Here are a few insights for every type:
Reading your type when it comes to love:
TYPE ONE: The Perfectionist. Ethical, dedicated and reliable, Ones are motivated by a desire to live the right way, improve the world, and avoid fault and blame.
Relationship reminder: Embrace spontaneity and joy by proposing a spontaneous date. Take the pressure off by releasing control of expectations and outcomes. The world won’t fall apart when you kick your heels back.
TYPE TWO: The Helper. Warm and empathetic, twos are motivated by a need to be loved and needed and are always busy befriending strangers and sustaining their social networks.
Relationship reminder: Try not to be absorbed by the needs of your significant other and step outside the box momentarily to ask: “How am I doing?” Fight the urge to jump in and fix other people’s problems, even if you’re good at it.
TYPE THREE: The Performer. Success-oriented, image-conscious and wired for productivity, threes are driven by a need to succeed at all costs, and to avoid failure.
Relationship reminder: Know that someone’s appreciation of you isn’t always tied to your accomplishments. You have a lot of depth to offer. Be committed to making authentic connections over leading with your career prestige or social status.
TYPE FOUR: The Romantic. Fours are prodigious in their creativity and expression but are particularly sensitive to being misunderstood. They have tendencies to be overly dramatic or stuck in their emotions.
Relationship reminder: Take stock of your emotions but don’t always choose to enter into them. Use your powers of perception to put yourself in your date’s shoes and see things from their side of the table.
TYPE FIVE: The Observer. Analytical, detached and private, fives are motivated by a need to gain knowledge, conserve energy and detach from the expectations of others so they can engage in intellectual pursuits.
Relationship reminder: Don’t be afraid of getting “pulled in” close by another. Your feelings aren’t too much for someone else to handle. You have what it takes to be good at relationships when you move from your head space to hearts space.
TYPE SIX: The Loyalist. Committed, practical and capable, sixes are the most worried of all the types due to their need for security and innate suspiciousness of authority. However, sixes at their best are particularly steadfast and loyal friends.
Relationship reminder: Know that not everyone has a “hidden agenda” and that it’s safe to be optimistic every once in awhile. Use your power of friendship and loyalty to build a trustworthy connection with a date or significant other.
TYPE SEVEN: The Enthusiast. Fun, spontaneous and pleasure-seeking, sevens are motivated by a need to be happy and social, having plenty of stimulating experiences but avoiding pain.
Relationship reminder: Commitment isn’t such a bad thing.

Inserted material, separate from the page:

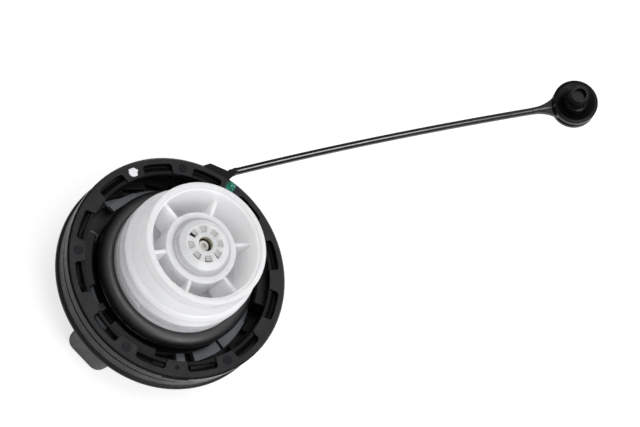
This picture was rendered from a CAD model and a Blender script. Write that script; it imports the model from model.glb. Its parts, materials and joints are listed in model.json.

Push back on your urge to flee and face what might be driving you to restless but shallow activity. You have so much wisdom to offer by staying grounded and centered.
TYPE EIGHT: The Challenger. Commanding, intense and powerful, eights are looking for the nearest conquest. They are motivated by a need for control and can often be protectors of the underdog.
Relationship reminder: Your power is in your show of tenderness equally as your strong personality. People can love and handle the real you, even when a bit of vulnerability surfaces. If you feel a tear coming on in conversation, don’t hold it back.
TYPE NINE: The Peacemaker. Pleasant, laid back and accommodating, nines have the gift of seeing any single issue from many angles, but have trouble asserting themselves due to desires to keep the peace, merge with another person’s way of life, and avoid conflict.
Relationship reminder: You needn't always “go along to get along”. You have permission to voice a contrasting opinion from your date’s perspective, even if that makes you nervous. Go ahead and step out!